A team of Johns Hopkins engineers has evaluated promising large-scale technologies to filter out a class of harmful industrial "forever chemicals" commonly found in the country's drinking water.
Known as forever chemicals because they degrade extremely slowly in the environment, per- and polyfluoroalkyl substances, commonly known as PFAS, are a group of synthetic organic contaminants used in a variety of industrial processes and consumer products, including non-stick cookware coatings, food wrappers, water-resistant clothing, and furniture textiles. When these products are used, discarded, or improperly dumped, PFAS leach into water systems. Once there, they are incredibly difficult to treat because of unique chemical properties imparted by carbon-fluorine bonds—some of the strongest in chemistry.

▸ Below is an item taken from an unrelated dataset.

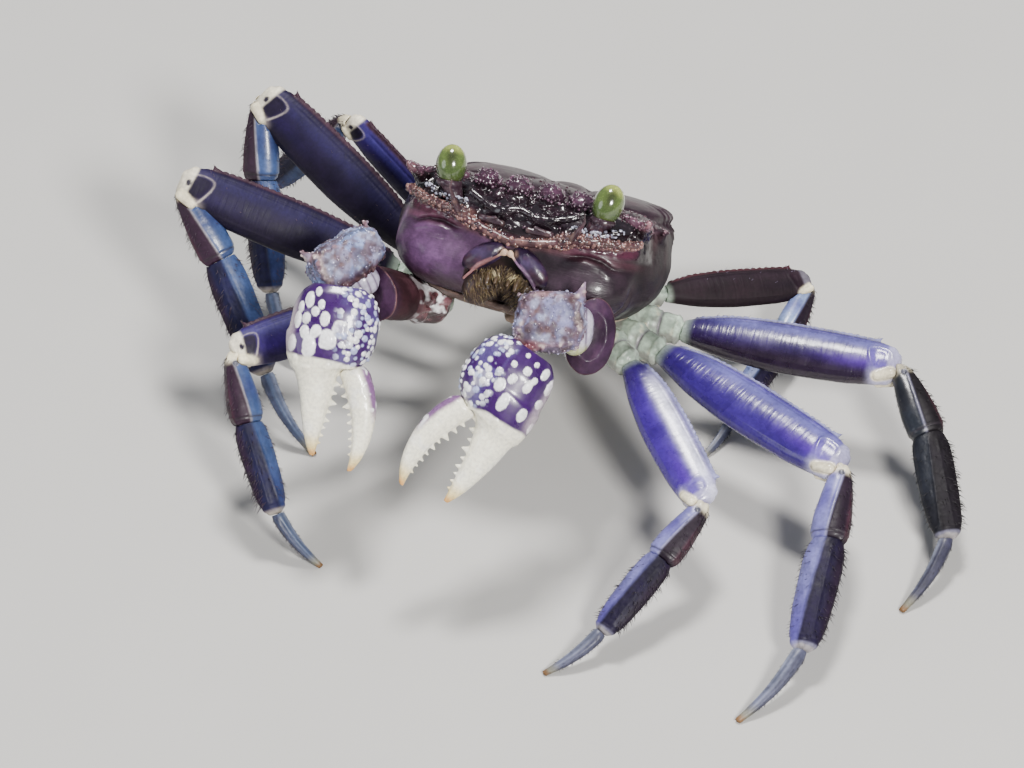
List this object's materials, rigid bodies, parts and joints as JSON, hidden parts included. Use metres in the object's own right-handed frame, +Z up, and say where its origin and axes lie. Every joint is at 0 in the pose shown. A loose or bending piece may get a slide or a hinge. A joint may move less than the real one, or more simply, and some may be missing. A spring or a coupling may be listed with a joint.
{
  "type": "land crab",
  "caption": "Still, life-size model of a dark violet marsh crab standing high on its toes with the body reared up and both white-fingered claws hanging open in front.",
  "frame": {"origin": "middle of the model's outline on the floor that it stands on", "axes": "+X to the crab's left, +Z up; the crab faces -Y"},
  "size_m": [0.0992, 0.071, 0.0396],
  "materials": {
    "shell": "wet gloss, granular in front",
    "under": "satin, pale",
    "eye": "glossy",
    "stalk": "glossy, dark",
    "mouth": "satin",
    "arm": "rough, granular",
    "palm": "satin gloss with raised white spots",
    "finger": "satin gloss, ivory",
    "hip": "satin, pale and mottled",
    "merus": "satin gloss with fine cross lines",
    "carpus": "satin gloss",
    "propodus": "satin with bristles",
    "dactyl": "satin"
  },
  "bodies": {
    "root": {"abdomen": "under", "antenna_left": "stalk", "antenna_right": "stalk", "arm_left": "arm", "arm_right": "arm", "carapace": "shell", "claw_carpus_left": "arm", "claw_carpus_right": "arm", "claw_finger_left": "finger", "claw_finger_right": "finger", "eye_left": "eye", "eye_right": "eye", "eyestalk_left": "stalk", "eyestalk_right": "stalk", "leg1_left_carpus": "carpus", "leg1_left_dactyl": "dactyl", "leg1_left_hip": "hip", "leg1_left_merus": "merus", "leg1_left_propodus": "propodus", "leg1_right_carpus": "carpus", "leg1_right_dactyl": "dactyl", "leg1_right_hip": "hip", "leg1_right_merus": "merus", "leg1_right_propodus": "propodus", "leg2_left_carpus": "carpus", "leg2_left_dactyl": "dactyl", "leg2_left_hip": "hip", "leg2_left_merus": "merus", "leg2_left_propodus": "propodus", "leg2_right_carpus": "carpus", "leg2_right_dactyl": "dactyl", "leg2_right_hip": "hip", "leg2_right_merus": "merus", "leg2_right_propodus": "propodus", "leg3_left_carpus": "carpus", "leg3_left_dactyl": "dactyl", "leg3_left_hip": "hip", "leg3_left_merus": "merus", "leg3_left_propodus": "propodus", "leg3_right_carpus": "carpus", "leg3_right_dactyl": "dactyl", "leg3_right_hip": "hip", "leg3_right_merus": "merus", "leg3_right_propodus": "propodus", "leg4_left_carpus": "carpus", "leg4_left_dactyl": "dactyl", "leg4_left_hip": "hip", "leg4_left_merus": "merus", "leg4_left_propodus": "propodus", "leg4_right_carpus": "carpus", "leg4_right_dactyl": "dactyl", "leg4_right_hip": "hip", "leg4_right_merus": "merus", "leg4_right_propodus": "propodus", "maxilliped_left": "mouth", "maxilliped_right": "mouth", "palm_left": "palm", "palm_right": "palm", "sternum": "under"}
  },
  "joints": []
}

The precise amount of PFAS in the country's drinking water is unknown, but experts say that it ranges from widespread to almost ubiquitous.
Long-term, low-concentration exposure to PFAS can hamper the immune system, interfere with hormones, and reduce the effectiveness of vaccines. It can also cause low birth weight and high cholesterol. Those who are exposed to high doses of PFAS at work or because they live near a dumping site are at increased risk for kidney cancer, liver damage, testicular cancer, and thyroid disease.

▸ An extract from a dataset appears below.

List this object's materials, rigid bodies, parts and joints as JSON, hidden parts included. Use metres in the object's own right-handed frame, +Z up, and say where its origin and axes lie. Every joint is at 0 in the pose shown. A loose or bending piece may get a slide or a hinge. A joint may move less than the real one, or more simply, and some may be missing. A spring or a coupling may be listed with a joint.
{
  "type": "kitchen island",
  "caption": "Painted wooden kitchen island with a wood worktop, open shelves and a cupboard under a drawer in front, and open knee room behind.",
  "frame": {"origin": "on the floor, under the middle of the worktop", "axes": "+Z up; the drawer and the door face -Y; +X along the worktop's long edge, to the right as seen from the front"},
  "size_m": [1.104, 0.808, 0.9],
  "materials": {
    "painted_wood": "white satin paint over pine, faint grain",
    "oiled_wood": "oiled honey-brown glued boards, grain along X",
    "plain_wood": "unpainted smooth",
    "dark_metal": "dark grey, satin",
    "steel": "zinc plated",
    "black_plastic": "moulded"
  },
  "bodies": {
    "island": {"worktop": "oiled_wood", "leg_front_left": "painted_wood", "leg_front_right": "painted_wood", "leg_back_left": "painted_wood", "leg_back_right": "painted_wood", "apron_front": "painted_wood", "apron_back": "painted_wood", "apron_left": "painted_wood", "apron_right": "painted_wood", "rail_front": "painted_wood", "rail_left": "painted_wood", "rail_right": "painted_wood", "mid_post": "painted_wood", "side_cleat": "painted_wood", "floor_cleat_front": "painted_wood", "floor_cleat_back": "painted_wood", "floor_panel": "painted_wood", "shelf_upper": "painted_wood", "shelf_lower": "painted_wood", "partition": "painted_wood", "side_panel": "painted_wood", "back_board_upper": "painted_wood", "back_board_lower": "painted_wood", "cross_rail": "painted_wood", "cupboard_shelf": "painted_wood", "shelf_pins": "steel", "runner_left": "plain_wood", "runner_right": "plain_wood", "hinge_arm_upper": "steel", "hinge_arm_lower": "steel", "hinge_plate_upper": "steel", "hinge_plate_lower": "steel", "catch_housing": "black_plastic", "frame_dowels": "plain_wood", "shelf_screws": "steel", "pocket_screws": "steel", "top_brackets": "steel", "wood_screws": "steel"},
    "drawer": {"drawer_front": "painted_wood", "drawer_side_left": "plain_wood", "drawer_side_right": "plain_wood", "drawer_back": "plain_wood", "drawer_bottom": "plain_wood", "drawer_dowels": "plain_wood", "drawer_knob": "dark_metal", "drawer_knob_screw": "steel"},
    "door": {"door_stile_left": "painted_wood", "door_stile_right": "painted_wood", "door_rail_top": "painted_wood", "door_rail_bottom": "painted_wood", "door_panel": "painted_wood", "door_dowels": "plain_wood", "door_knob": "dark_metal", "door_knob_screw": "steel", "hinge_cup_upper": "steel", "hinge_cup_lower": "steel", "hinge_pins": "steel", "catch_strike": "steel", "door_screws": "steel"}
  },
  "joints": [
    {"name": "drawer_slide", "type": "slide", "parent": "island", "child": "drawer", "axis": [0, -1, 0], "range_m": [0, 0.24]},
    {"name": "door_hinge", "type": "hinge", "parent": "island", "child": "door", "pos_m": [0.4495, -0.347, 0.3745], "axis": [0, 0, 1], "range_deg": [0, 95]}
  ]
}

The team compared two of the most promising types of separation media—granular-activated carbon and anion exchange resins—to remove PFAS. They systematically evaluated how well each of these worked for different types of PFAS in pilot municipal water treatment plants for 15 months. Both technologies were able to adequately remove long-chain PFAS that have some of the strictest EPA health advisories to date (PFOA and PFOS). However, the anion exchange resins demonstrated a significantly higher capacity than activated carbon to treat a class of PFAS compounds called perfluorosulfonic acids that are increasingly detected in contaminated water. Notably, there was a significant decrease in the treatment efficiencies of both technologies for shorter-chain PFAS, which are becoming more prevalent as industry phases out longer-chain PFOA and PFOS. These results suggest that optimal treatments will be highly site-dependent and may need to adapt over time to match the specific PFAS that are being released.

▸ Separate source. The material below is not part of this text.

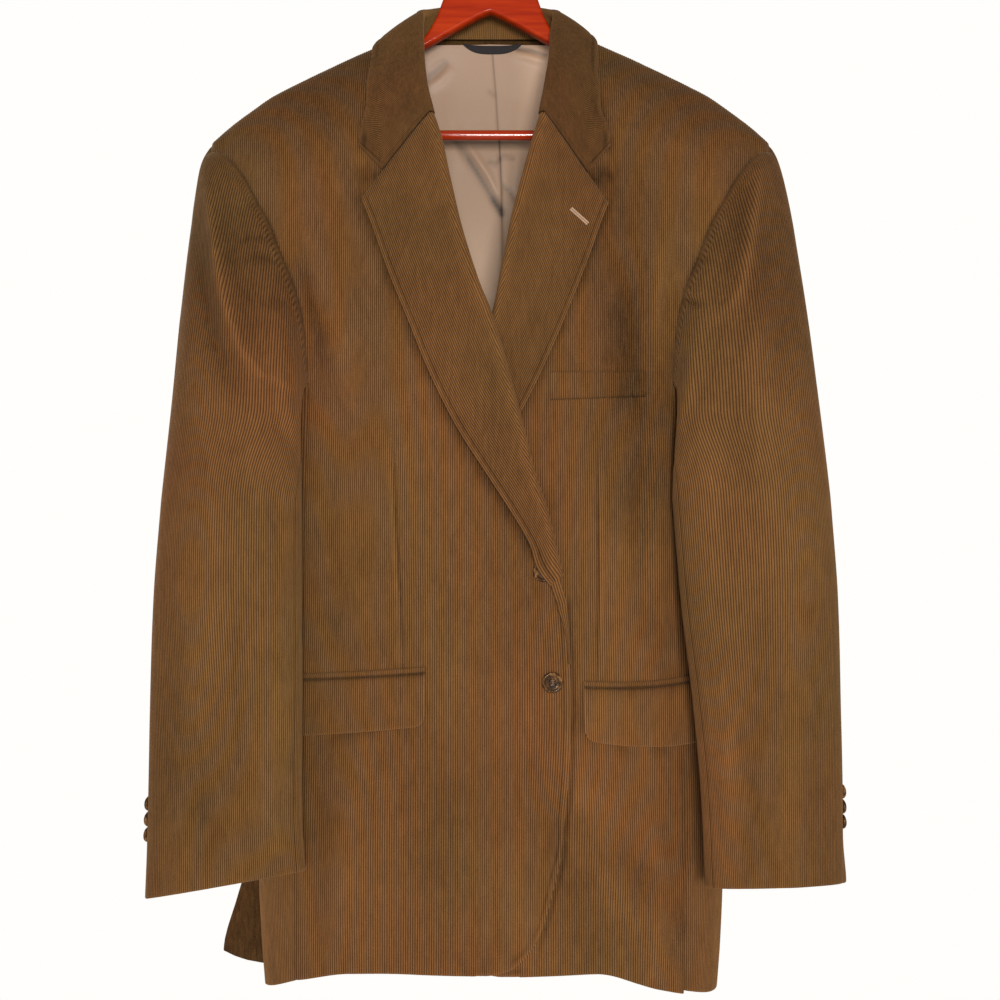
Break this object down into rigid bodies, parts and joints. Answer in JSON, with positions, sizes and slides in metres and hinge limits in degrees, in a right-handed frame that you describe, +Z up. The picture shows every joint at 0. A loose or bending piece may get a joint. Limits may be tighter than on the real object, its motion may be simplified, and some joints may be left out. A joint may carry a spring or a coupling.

"You can think of the treatments as being large-scale versions of the filters people use at home to purify their own drinking water. Water is continuously fed from the top, and we measure the amount of time before we start to detect PFAS coming out of the end of the filter," says Steven Chow, research associate in the Department of Environmental Health and Engineering at Johns Hopkins and first author of the study. The results appeared in Water Research.
The researchers say that the study is promising because it provides one of the most in-depth laboratory analyses of a large-scaled engineered PFAS treatment system to date. Normally, laboratory research has limitations in practical applicability because it's conducted on a small-scale over limited time. And many large-scale engineered systems run by drinking water utilities do not have the luxury of in-depth analysis of their systems beyond regulatory requirements, the engineers say.
"Our collaboration between academia, industry, and municipal partners allowed the team to answer fundamental questions on how these separation media work while demonstrating their effectiveness under real-world conditions," Chow says.
While the technical outlook for filtering PFAS from drinking water is promising, the researchers warn that there are caveats. Building and operating such systems can cost millions of dollars, which is in addition to the cost of existing water treatment operations. Once the PFAS are removed, the contaminants and the filter used to collect them must be properly handled and disposed of, and because PFAS molecules are so strong, an incredible amount of energy is required to destroy them.
Chow maintains that when it comes to PFAS, prevention may be the best cure.
"PFAS are a generational environmental problem that will take decades to manage and may never be completely solved," he says. "The key is forward-thinking policies to that reduce the total amount of PFAS released in the environment and prevent a regrettable substitution of known PFAS with chemicals of unknown or potentially worse outcomes."
The research team also included Kellogg J. Schwab, professor, and Carsten Prasse, assistant professor, both of the Department of Environmental Health and Engineering. The study was conducted in collaboration with the environmental engineering company Stantec.